Our little neighbor.


I love the beach combers here.

This reminds me of being at Pictured Rocks in the U.P.

Except there was giant cliff, we were on an island and it was rather flat.

Psh.

These folks came prepared.


The gulf felt like bath water in this cooler air. If it only it was sunny today we could have spent some time swimming.

We collected more shells again.

We just kept walking along the beach. Then crossed over to check out the other side.

We initially planned to hike to the end, but we weren't sure where it ended.

As this side faced the main land, we found lots of garbage washed up.

This depressed me. I wanted to pick it all up.


We found another horseshoe crab. This one was alive and tipped over. Blake turned him back over and sent him back to sea.

The hike back was a tight squeeze along the tiny beach.


Then we saw this sign. When Scott went to get a campsite the night before he said we had the option of doing a hike in site. We decided against it since it was rainy and windy.

But dang it we could have slept on sand.

It would've been comfy.

We had to cross dunes to get back to our campsite.

I started carrying Meadow because she was getting antsy.

It was starting to get warmer so I tied my coat around my waist, 90s style.

\


We went up and down the dunes trying to find the clearest path.


At times it felt like we were a little lost, but the main road was just over the hill.




Blake took some really great photos of our sand dune adventure.

I was never going down the hills with my little bear.

"Best vacation ever!"

Indeed, Meadow.

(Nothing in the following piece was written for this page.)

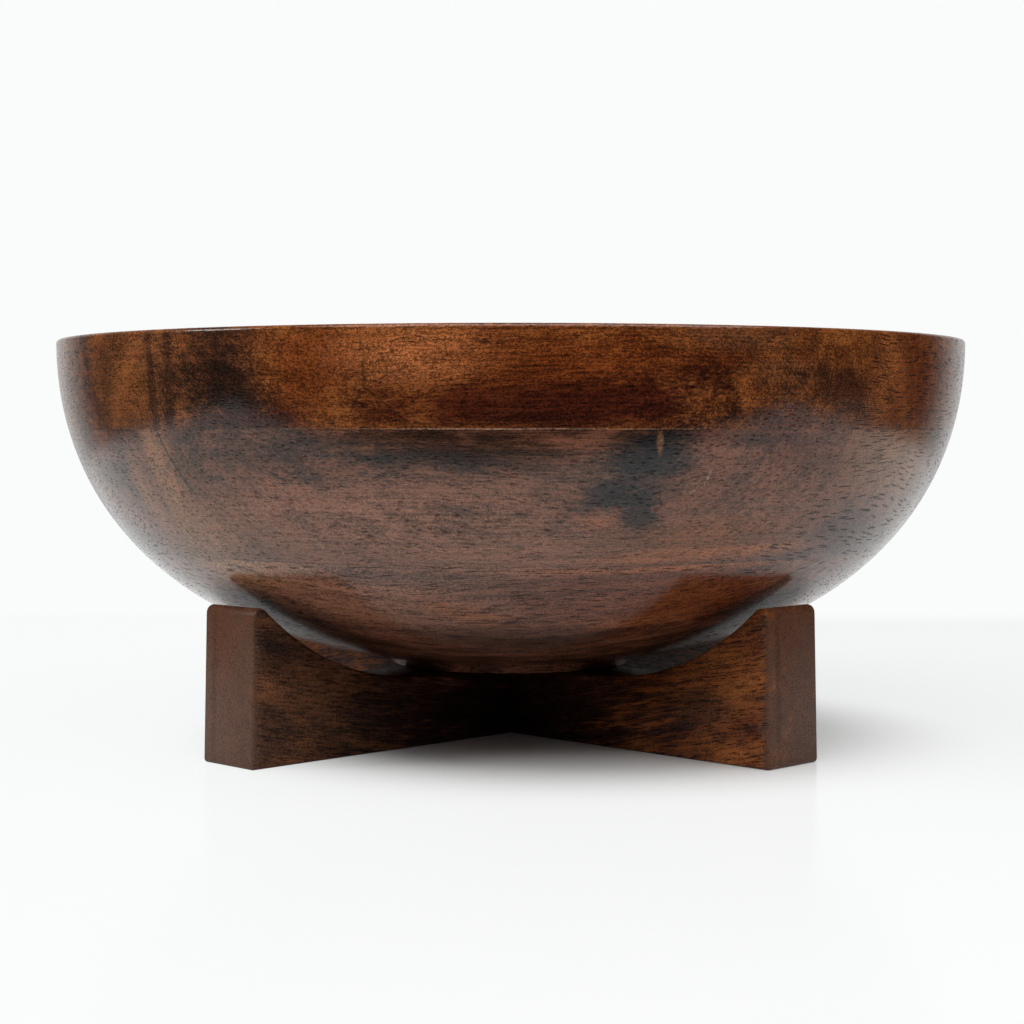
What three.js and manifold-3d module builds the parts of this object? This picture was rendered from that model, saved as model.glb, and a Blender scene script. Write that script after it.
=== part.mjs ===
// A round wooden bowl that stands loose on a low cross of two lapped rails.
// Millimetres, +Z up. The origin is on the ground, under the middle of the cross.
//
// The bowl is a stack of three courses of boards, glued up and then turned, so one
// revolved solid is cut along the glue faces. Every board runs along X.

import * as THREE from 'three';
import { mergeVertices, toCreasedNormals } from 'three/addons/utils/BufferGeometryUtils.js';
import Module from 'manifold-3d';

// Bowl, from the base up. The courses' thicknesses add up to its height.
const bowlRadius = 150;
const baseCourse = 40.2;
const middleCourse = 38.3;
const rimCourse = 28.5;

// Both sides of the bowl are superellipses hung from the rim. With both powers at 2 they
// are ellipses. A higher powerOut flattens the floor, and a higher powerDown makes the
// wall steeper.
const powerOut = 2.54;
const powerDown = 2.14;
const footRadius = 42; // a low turned foot cuts off the end of the outer curve
const curveLift = 0.9; // how far above the seat the curve would end without it
const footEase = 0.6;
const rimWall = 9;
const floorThickness = 12;
const rimOuterEase = 1.2;
const rimInnerEase = 3;

// Boards: a course above the base has a wide board in the middle and a strip at the
// front and back. A strip's width is measured in from the bowl's full radius, and the
// seams of the middle course lie a little further in than those of the rim course.
const stripWidth = 41;
const seamStagger = 4;

// Stand: two rails that cross at right angles, with a saddle in the top of each.
const railThickness = 24;
const seatHeight = 22.5;
const hornRise = 25.4; // the horns' height above the seat
const hornClearance = 10.1; // level gap from the bowl's side to the crest of a horn
const crestEase = 3; // rounding of a horn's crest on the saddle's side
const seatMargin = 9.5; // flat seat beyond the edge of the bowl's foot
const endSplay = 1.2; // how far a rail's end stands out at the ground beyond its top
const endEase = 1.2; // rounding of the rail's end corners, seen from the side
const edgeEase = 1; // rounding of the rail's long edges
const lapClearance = 0.3; // at each cheek of the notches
const crossAngle = Math.PI / 4; // each rail's angle to the bowl's boards

// Fineness of the round forms.
const turnSteps = 72;
const outerSteps = 16;
const innerSteps = 14;
const easeSteps = 3;
const outlineSteps = 6;
const bevelSteps = 2;
const creaseAngle = Math.PI / 6;
const weldDistance = 1e-4;
const spare = 10; // how far a cutting block reaches past what it cuts

// Sizes that follow from the ones above.
const bowlHeight = baseCourse + middleCourse + rimCourse;
const outerDepth = bowlHeight - curveLift;
const innerRadius = bowlRadius - rimWall;
const innerDepth = bowlHeight - floorThickness;
const railHeight = seatHeight + hornRise;
const lapHeight = seatHeight / 2;

const wasm = await Module();
wasm.setup();

// Closed geometry to a solid that can be cut. Faces squeezed flat on the axis go.
function solidOf( geometry ) {

	const bare = geometry.index ? geometry.toNonIndexed() : geometry.clone();
	bare.deleteAttribute( 'normal' );
	bare.deleteAttribute( 'uv' );
	const welded = mergeVertices( bare, weldDistance );
	const corners = welded.index.array;
	const triangles = [];

	for ( let i = 0; i < corners.length; i += 3 ) {

		const [ a, b, c ] = corners.slice( i, i + 3 );
		if ( a !== b && b !== c && c !== a ) triangles.push( a, b, c );

	}

	return new wasm.Manifold( new wasm.Mesh( {
		numProp: 3,
		vertProperties: welded.attributes.position.array,
		triVerts: new Uint32Array( triangles ),
	} ) );

}

function geometryOf( solid ) {

	const { vertProperties, triVerts } = solid.getMesh();
	const geometry = new THREE.BufferGeometry();
	geometry.setAttribute( 'position', new THREE.BufferAttribute( vertProperties, 3 ) );
	geometry.setIndex( new THREE.BufferAttribute( triVerts, 1 ) );
	return toCreasedNormals( geometry, creaseAngle );

}

// A cutting block between two corners.
function block( low, high ) {

	const size = high.map( ( value, i ) => value - low[ i ] );
	const middle = high.map( ( value, i ) => ( value + low[ i ] ) / 2 );
	return solidOf( new THREE.BoxGeometry( ...size ).translate( ...middle ) );

}

// The angle at which a superellipse curve has dropped this far below the rim.
function angleAtDrop( drop, depth ) {

	return Math.asin( Math.min( 1, ( drop / depth ) ** ( powerDown / 2 ) ) );

}

// A point of the curve, out from the axis and up from the bowl's foot.
function curvePoint( angle, radius, depth ) {

	return new THREE.Vector2(
		radius * Math.max( 0, Math.cos( angle ) ) ** ( 2 / powerOut ),
		bowlHeight - depth * Math.sin( angle ) ** ( 2 / powerDown ),
	);

}

function curvePoints( from, to, steps, radius, depth ) {

	const points = [];

	for ( let i = 0; i <= steps; i ++ ) {

		points.push( curvePoint( from + ( to - from ) * i / steps, radius, depth ) );

	}

	return points;

}

function arcPoints( x, y, radius, from, to ) {

	return new THREE.EllipseCurve( x, y, radius, radius, from, to ).getPoints( easeSteps );

}

// The bowl's outside radius at a height above its seat.
function outerRadiusAt( height ) {

	return curvePoint( angleAtDrop( bowlHeight - height, outerDepth ), bowlRadius, outerDepth ).x;

}

// The whole turned bowl: up the outside, over the rim and down the inside.
function turnedBowl() {

	const footAngle = Math.acos( ( footRadius / bowlRadius ) ** ( powerOut / 2 ) );
	const outerRimAngle = angleAtDrop( rimOuterEase, outerDepth );
	const innerRimAngle = angleAtDrop( rimInnerEase, innerDepth );
	const outerEaseHeight = bowlHeight - rimOuterEase;
	const innerEaseHeight = bowlHeight - rimInnerEase;
	const footEdge = arcPoints( footRadius - footEase, footEase, footEase, - Math.PI / 2, 0 );
	const outside = curvePoints( footAngle, outerRimAngle, outerSteps, bowlRadius, outerDepth );
	const inside = curvePoints( innerRimAngle, Math.PI / 2, innerSteps, innerRadius, innerDepth );
	const outerEase = arcPoints( bowlRadius - rimOuterEase, outerEaseHeight,
		rimOuterEase, 0, Math.PI / 2 );
	const innerEase = arcPoints( innerRadius + rimInnerEase, innerEaseHeight,
		rimInnerEase, Math.PI / 2, Math.PI );
	inside[ innerSteps ].x = 0;

	const profile = [
		new THREE.Vector2( 0, 0 ),
		...footEdge,
		...outside.slice( 0, - 1 ),
		...outerEase,
		...innerEase,
		...inside.slice( 1 ),
	];

	return solidOf( new THREE.LatheGeometry( profile, turnSteps ).rotateX( Math.PI / 2 ) );

}

// The saddled rail along X, with its underside on the ground and no notch yet.
function plainRail() {

	const crest = outerRadiusAt( hornRise ) + hornClearance;
	const foot = crest + endSplay;
	const seatHalf = footRadius + seatMargin;
	const sweep = crest - seatHalf;
	// The saddle's arc leaves the flat seat level and runs into the crest's own rounding:
	// both arcs have their centres on one line, which leans by this angle.
	const centreGap = ( sweep ** 2 + hornRise ** 2 ) / ( 2 * hornRise );
	const saddleRadius = centreGap - crestEase;
	const saddleCentre = seatHeight + saddleRadius;
	const lean = Math.atan2( sweep, centreGap - hornRise );
	const up = Math.PI / 2;
	const top = railHeight - endEase;
	const crestCentre = railHeight - crestEase;

	const outline = new THREE.Shape();
	outline.moveTo( - foot, 0 );
	outline.lineTo( foot, 0 );
	outline.absarc( foot, endEase, endEase, - up, 0 );
	outline.absarc( crest, top, endEase, 0, up );
	outline.absarc( crest, crestCentre, crestEase, up, up + lean );
	outline.absarc( seatHalf, saddleCentre, saddleRadius, lean - up, - up, true );
	outline.absarc( - seatHalf, saddleCentre, saddleRadius, - up, - up - lean, true );
	outline.absarc( - crest, crestCentre, crestEase, up - lean, up );
	outline.absarc( - crest, top, endEase, up, Math.PI );
	outline.absarc( - foot, endEase, endEase, Math.PI, Math.PI + up );

	const rail = new THREE.ExtrudeGeometry( outline, {
		depth: railThickness - 2 * edgeEase,
		curveSegments: outlineSteps,
		bevelThickness: edgeEase,
		bevelSize: edgeEase,
		bevelOffset: - edgeEase,
		bevelSegments: bevelSteps,
	} );

	return rail.translate( 0, 0, edgeEase - railThickness / 2 ).rotateX( Math.PI / 2 );

}

// One rail, notched between two heights to take the other.
function notchedRail( notchBottom, notchTop ) {

	const half = railThickness / 2;
	const notchHalf = half + lapClearance;
	const notch = block(
		[ - notchHalf, - half - spare, notchBottom ],
		[ notchHalf, half + spare, notchTop ],
	);
	return solidOf( plainRail() ).subtract( notch );

}

function wood( colour, roughness ) {

	return new THREE.MeshStandardMaterial( { color: colour, roughness, metalness: 0 } );

}

function namedPiece( name, solid, colour, roughness ) {

	const mesh = new THREE.Mesh( geometryOf( solid ), wood( colour, roughness ) );
	mesh.name = name;
	return mesh;

}

const courses = [
	{ name: 'middle', bottom: baseCourse, top: baseCourse + middleCourse, strip: stripWidth + seamStagger },
	{ name: 'rim', bottom: baseCourse + middleCourse, top: bowlHeight + spare, strip: stripWidth },
];

const reach = bowlRadius + spare;
const bowlFinish = 0.28;
const bowlColours = { base: '#6b4632', middle: '#7a5440', rim: '#7d4722', strip: '#5f3a26' };

// The boards of one course: an arc of the wide board at each side, and two strips.
function courseBoards( turned, { name, bottom, top, strip } ) {

	const seam = bowlRadius - strip;
	const boards = {
		[ `${ name }_board_left` ]: block( [ - reach, - seam, bottom ], [ 0, seam, top ] ),
		[ `${ name }_board_right` ]: block( [ 0, - seam, bottom ], [ reach, seam, top ] ),
		[ `${ name }_strip_front` ]: block( [ - reach, - reach, bottom ], [ reach, - seam, top ] ),
		[ `${ name }_strip_back` ]: block( [ - reach, seam, bottom ], [ reach, reach, top ] ),
	};

	return Object.entries( boards ).map( ( [ boardName, region ] ) => {

		const colour = boardName.includes( 'strip' ) ? bowlColours.strip : bowlColours[ name ];
		return namedPiece( boardName, turned.intersect( region ), colour, bowlFinish );

	} );

}

function makeBowl() {

	const turned = turnedBowl();
	const baseRegion = block( [ - reach, - reach, - spare ], [ reach, reach, baseCourse ] );
	const bowl = new THREE.Group();
	bowl.position.z = seatHeight;
	bowl.add( namedPiece( 'base_board', turned.intersect( baseRegion ), bowlColours.base, bowlFinish ) );

	for ( const course of courses ) bowl.add( ...courseBoards( turned, course ) );

	return bowl;

}

const standFinish = 0.42;
const standColours = { lower: '#5a3d2e', upper: '#6e4526' };

function makeStand() {

	const stand = new THREE.Group();
	const lowerRail = namedPiece( 'lower_rail', notchedRail( lapHeight, seatHeight + spare ),
		standColours.lower, standFinish );
	const upperRail = namedPiece( 'upper_rail', notchedRail( - spare, lapHeight ),
		standColours.upper, standFinish );
	lowerRail.rotation.z = crossAngle;
	upperRail.rotation.z = crossAngle + Math.PI / 2;
	stand.add( lowerRail, upperRail );
	return stand;

}

const bowlOnStand = new THREE.Group();
bowlOnStand.add( makeStand(), makeBowl() );

export default bowlOnStand;
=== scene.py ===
"""A turned wooden bowl that stands loose on a low cross of two lapped rails, under clear
lacquer, on a white acrylic sheet. One large soft box hangs overhead, and a small one stands
on the left."""

import math

import bpy
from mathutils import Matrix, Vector


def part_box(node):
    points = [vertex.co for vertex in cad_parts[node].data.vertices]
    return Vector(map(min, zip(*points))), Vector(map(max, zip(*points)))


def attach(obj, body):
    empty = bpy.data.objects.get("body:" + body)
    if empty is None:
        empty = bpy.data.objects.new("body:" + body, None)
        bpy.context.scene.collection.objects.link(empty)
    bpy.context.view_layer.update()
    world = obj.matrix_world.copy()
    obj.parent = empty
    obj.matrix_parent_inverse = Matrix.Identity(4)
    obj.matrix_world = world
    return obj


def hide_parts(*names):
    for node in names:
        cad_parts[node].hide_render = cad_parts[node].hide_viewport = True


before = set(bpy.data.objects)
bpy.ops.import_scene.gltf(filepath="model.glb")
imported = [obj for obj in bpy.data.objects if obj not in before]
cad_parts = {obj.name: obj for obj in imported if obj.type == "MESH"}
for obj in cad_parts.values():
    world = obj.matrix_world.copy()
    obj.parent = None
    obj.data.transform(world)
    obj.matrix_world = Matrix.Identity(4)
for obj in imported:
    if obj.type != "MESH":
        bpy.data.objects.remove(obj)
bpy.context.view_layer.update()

MM = 0.001

# Places that the frame gives.
base_low, base_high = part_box("base_board")
middle_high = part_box("middle_board_left")[1]
rim_low, rim_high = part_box("rim_board_left")
SEAT = base_low.z
LOWER_JOINT = base_high.z
UPPER_JOINT = middle_high.z
RIM = rim_high.z
RADIUS = -rim_low.x
MIDDLE_SEAM = middle_high.y
RIM_SEAM = rim_high.y
RAIL_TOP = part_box("lower_rail")[1].z

# The turned profile, as the solids have it, with a finer foot: its lower edge is eased and
# its wall leans in.
POWER_OUT = 2.54
POWER_DOWN = 2.14
FOOT_RADIUS = 42 * MM
CURVE_LIFT = 0.9 * MM
FOOT_EASE = 0.9 * MM
FOOT_DRAFT = 1.4 * MM  # the foot's wall leans in by this much below the bowl
RIM_WALL = 9 * MM
FLOOR_THICKNESS = 12 * MM
RIM_OUTER_EASE = 1.2 * MM
RIM_INNER_EASE = 3 * MM
OUTER_DEPTH = RIM - SEAT - CURVE_LIFT
INNER_DEPTH = RIM - SEAT - FLOOR_THICKNESS
INNER_RADIUS = RADIUS - RIM_WALL
TURN_STEPS = 288
OUTSIDE_STEPS = 48
INSIDE_STEPS = 40
EASE_STEPS = 6
RIM_EDGE_STEPS = 5

# The rails, as the solids have them, with finer eases at the crests and the ends.
RAIL_THICKNESS = 24 * MM
HORN_CLEARANCE = 10.1 * MM
CREST_EASE = 3.5 * MM
SEAT_MARGIN = 9.5 * MM
END_SPLAY = 1.2 * MM
END_EASE = 1.2 * MM
END_TOP_EASE = 2.5 * MM
EDGE_EASE = 1 * MM
EDGE_SEGMENTS = 4
CROSS_ANGLE = math.radians(45)
SADDLE_STEPS = 28
END_STEPS = 4
RAIL_HALF_MM = 120.1  # a rail's half length at the ground, for its material

# Modelling.
WELD = 0.001 * MM  # points closer than this become one
SMOOTH_ANGLE = math.radians(30)  # shading breaks at edges sharper than this
EASED_ANGLE = math.radians(50)  # a rail's edges sharper than this are eased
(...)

Indeed.


I ran down the next hill with Meadow to make up for my wussy moment.


Meadow wanted to hang out for a bit.


I really liked looking at all the homes on stilts.

This part of Florida was turning into one of the highlights of the trip..

Coming off the island we saw a boiled peanut stand. You know we stopped for some. And they were delicious.

We got the spicy varietal. They were so good.

Driving along the coast things started returning to boring tourist-haven Flordia. We did manage to get a decent lunch at Blue Fig in Panama City. Highly recommended.


Blake wanted to get some postcards before we left Florida. We stopped at the most touristy store we could find.

This was probably the least gaudy place we had seen in a while. Do you remember Destin?

It was full of more then just shells.

All I remember were the shells.

Meadow was hungs so Blake and I went on our trademark breastfeeding adventure.


Behind Sea Shell City  was a vacation home that looked abandoned. I'm guessing the owners weren't in town.

US 98 had been good to us. Soon we'd be passing into Alabama.

Scott caught some Catholics getting out of church.

I'm not sure about Catholics. Does anybody else do Easter Vigil?

The sunset over Mobile's many bays was stunning.

I pulled over to get a shot of the city in the distance.

I found this place on yelp or something. The hours were wrong on the app. It was closed for the night.

We settled on the Mellow Mushroom down the street as they were celebrating 420 all month long. We then discovered it was a chain. I thought I had seen on in Atlanta.

It was only a few hours before the pothead's favorite holiday. So, why not?

It may have been a chain, but it was vastly superior to Waffle House. Never again Waffle House. Never again.

Our waitress came by with this toy for Meadow. Someone had left it behind and she put it through the sanitizer before bringing it to us. How many toys can Meadow get on this trip?